The sad truth is that this would be a very difficult case for a tenant to win. Your best hope would be to CCAP the landlord to see how often they go to court as the defendant and how often they lose their case. If they have a “reputation” of not really following the laws with the court commissioner, it will definitely help your case. Short of that, consider it a lesson learned.
The next question again had to do with a verbal month-to-month agreement. The tenant gave a month’s notice in writing but the landlord said that 45 days notice was required. The problem with verbal agreements is that you have to depend on both parties recollection of the terms. If the landlord said 45 days notice and the tenant agreed to it, then that is the notice. However, if the landlord said 45 days notice and the tenant “doesn’t remember” that particular term, then the normal notice provisions under state law take effect (28 days written notice).
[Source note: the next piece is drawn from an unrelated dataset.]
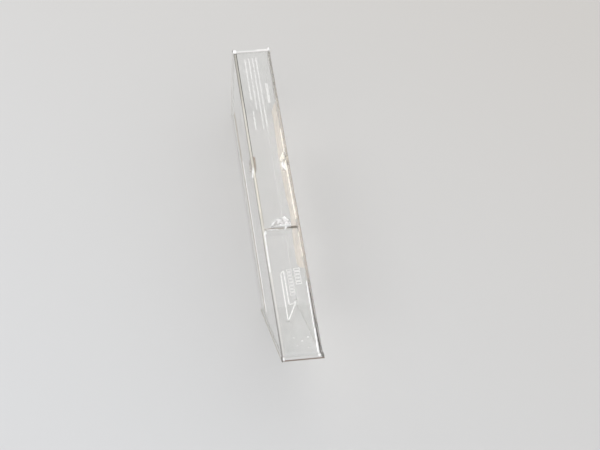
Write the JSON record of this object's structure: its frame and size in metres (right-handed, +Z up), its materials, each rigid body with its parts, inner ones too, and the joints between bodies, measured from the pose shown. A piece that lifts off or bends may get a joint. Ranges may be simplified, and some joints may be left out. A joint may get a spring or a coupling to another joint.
{
  "type": "saw blade guard hood",
  "caption": "Long narrow clear plastic hood with a sloping nose, open underneath, that covers a table-saw blade and hangs on a pin through two bushes.",
  "frame": {"origin": "bottom centre of the bounding box, on the plane of the lower edges", "axes": "+X points to the nose, +Y across the hood, +Z up; left and right are as seen from the nose end, so the left wall is at -Y"},
  "size_m": [0.36, 0.037, 0.093],
  "materials": {
    "clear_sheet": "polished",
    "white_ink": "matte",
    "clear_moulding": "polished"
  },
  "bodies": {
    "root": {"side_wall_left": "clear_sheet", "side_wall_right": "clear_sheet", "roof_panel_rear": "clear_sheet", "roof_panel_front": "clear_sheet", "rear_wall": "clear_sheet", "nose_panel": "clear_sheet", "cross_rib": "clear_sheet", "joint_pad": "clear_sheet", "pivot_bush_left": "clear_moulding", "pivot_bush_right": "clear_moulding"}
  },
  "joints": []
}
Keep in mind the way 28 days notice works is that the rental agreement can only end at the end of a rent-paying period. So, if your rent is normally due on the first of the month, the notice is only effective on the last day of the month. You cannot give notice on June 15th that you will end the agreement on July 15th. That would be considered proper notice with an improper date, your actual end date would be July 31st.
We also fielded a question from a home owner who lives next door to a single-family home that is rental property. And there are constant issues with noise and other disturbances and they call the police (and the police come) almost nightly. They know that Wausau has a Chronic Nuisance ordinance and wonder how this rule might help them with these “problem tenants.”
First, I did explain that they may want to find out who the landlord is and tell the landlord about the problems they are having. Don’t assume the landlord knows, especially in the City of Wausau where if there is a police problem at a rental property, they rarely inform the landlord. So, the landlord really can’t take action on the property unless they know there is a problem.
Also, the way the Chronic Nuisance ordinance for Wausau works is that if there are 3 actions taken at a single address within a 6 month time frame, that the police department can, at THEIR option, call that property a Chronic Nuisance. A few details of this ordinance are that if it is an apartment building, it is not 3 actions at that building, but 3 actions within a specific apartment unit. 3 actions doesn’t mean the police show up, they have to either make an arrest or issue a citation or something along those lines. Certain arrests (including drug arrests) don’t require 3 actions, they can be declared a Chronic Nuisance after only 1 action. Also, if is the property owner who makes the call, it won’t count as one of those three actions (as the police don’t want to discourage the owner from doing something). Also, this ordinance is not a rental property law. It applies to every single property in the City of Wausau, rental and owner-occupied, residential and commercial.. even vacant parcels.
ONLY IF the police dept. determines that a Chronic Nuisance exists (remember, this is not automatic after three actions, it is only if they choose), then they are obligated to contact the property owner and the property owner needs to take “reasonable efforts” to stop the problem. If they do not, the police department can now charge the property owner every time they respond to the property. (However, the new domestic violence law that allows victims to break their lease and allows landlords to evict the abusers also has a provision that prohibits police departments for charging for domestic violence related police calls.)
So, by having the police come on a regular basis, it is not a chronic nuisance. Only if they issue citations or make arrests, at least 3 within 6 months. And only then, if the police dept wants to, do they tell the property owner there is a problem there and charge the property owner if they don’t do something about it.
This week, the show topic is going to discuss Rep. Marlin Schneider’s (D-WI Rapids) most recent attack on CCAP. If you remember, early this session he had made a proposal for it to be a felony for anyone to use CCAP information in making a rental or employment decision. He received enough flak from that proposal to rescind it in March.
His new proposal presently being circulated for co-sponsors would remove pending actions and dismissed actions. It would only have records online after a conviction was done (criminal cases) or a finding of liability made (civil cases). In addition, if someone was turned down for renting or employment because of their CCAP record, they would need to be notified of this fact in writing. Finally, there would be a $10 per year charge for the right to access the CCAP system.
Before covering this important topic, we will touch on a few questions this week.
– A student is going to Germany for a few months and has been looking for a place to stay. They found someone to rent them a place, but they want $1,000 sent to them before they will send a contract. How can you figure out if this is on the “up and up”?
– The landlord has returned the security deposit to a tenant, but they withheld for repairs needed to the toilet, repairs that the tenant has been complaining to the landlord about for some time and the landlord never fixed. Can they do this? (It truly is amazing how many landlord-tenant questions come back to security deposits.)
– Finally, we explained the procedure a few weeks ago on a landlord taking a tenant to court, what does it look like the other way. What are the steps for a tenant to take a landlord to court.
Because of the importance of the CCAP legislation to all of us, this is definitely a “can’t miss” show. So until 5 PM tonight, HAPPY RENTING!